Sounds like an interesting idea, if perhaps a bit weighty (don't know 
enough about LTPJB to really say). The question is what do we want to
accomplish with XML/XSL in this case? We're not just using it to be
buzzword-compliant, right? :)

My idea is that a user interface can be described in XML. Then we have an
XML schema that goes over the user interface we just wrote and tells us if
it's a legal user interface or not. Hand-crafting a GUI is a pretty buggy
and obnoxious process, writing some XML and checking against a schema is
much better in my mind.

The next thing is that changing a UI is a lenghty process, what with
distributing the new app to every desktop. Changing an XML file on the
server means no distribution and instant updates.

Then, we have many tools to dynamically manipulate XML, be they Cocoon or
whatever. UIs could adapt to new situations at run-time, if we based them
on XML.

There are probably many more points. I saw this particular light, when I
started to use Cocoon1. I wrote several "quick'n'dirty" applications that
were needed in a hurry. So instead of writing a frontend I used the web
browser and at the server side Cocoon1 to do the logic. I wrote several
XSP taglibs to help model the applications. Each application screen is an
XML/XSP file residing on the web server and its logic is encoded in
XSP taglib calls. User input goes via standard HTML forms.

A really quick and dirty solution, which to my surprise is still in use
today. When the users need a new screen or new functionality I can provide
that in ten minutes. They just call me and minutes later they have their
new feature. Comparing that to the Swing-GUI apps we have in use: those
are never updated, because no-one has the time. If you know you need a new
window for just one week, you don't bother to put it in.

The only negative aspect of those browser-based Cocoon1 apps is program
flow. The only way you can send a user somewhere else is by using a
redirect.
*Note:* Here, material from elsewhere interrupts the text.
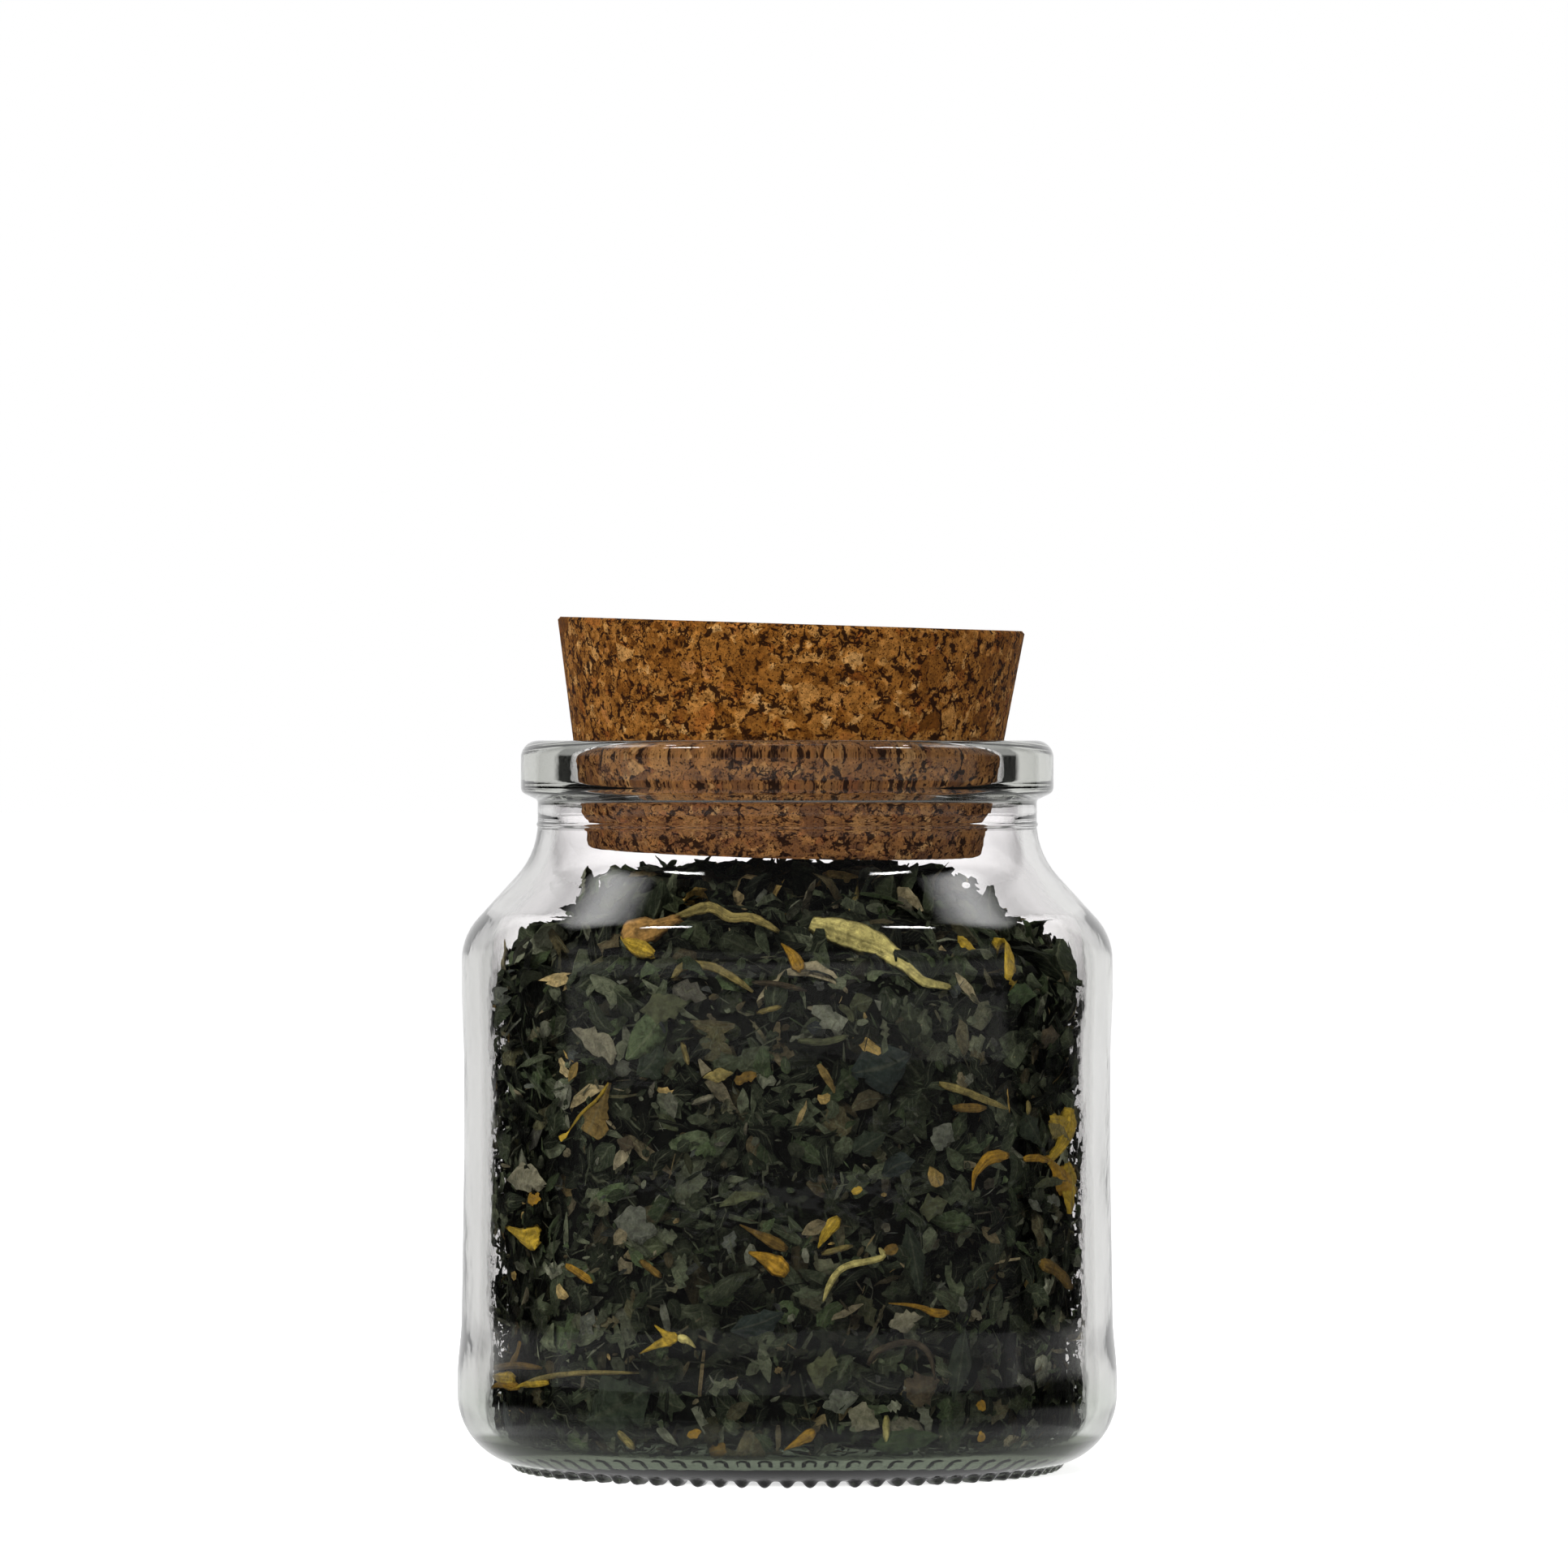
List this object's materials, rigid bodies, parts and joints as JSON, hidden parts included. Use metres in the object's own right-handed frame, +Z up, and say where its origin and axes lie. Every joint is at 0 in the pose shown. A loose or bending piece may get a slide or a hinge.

You can dynamically calculate the target location for the
redirect, but when your apps become larger you quickly lose yourself in a
web of dynamically-built redirects. The "if this, go there, else do that
except if that is so" type of statements must be centralized in one place,
so you can manage the workflow of large applications sensibly. You don't
want to distribute these statements over hundreds of XML/XSP files.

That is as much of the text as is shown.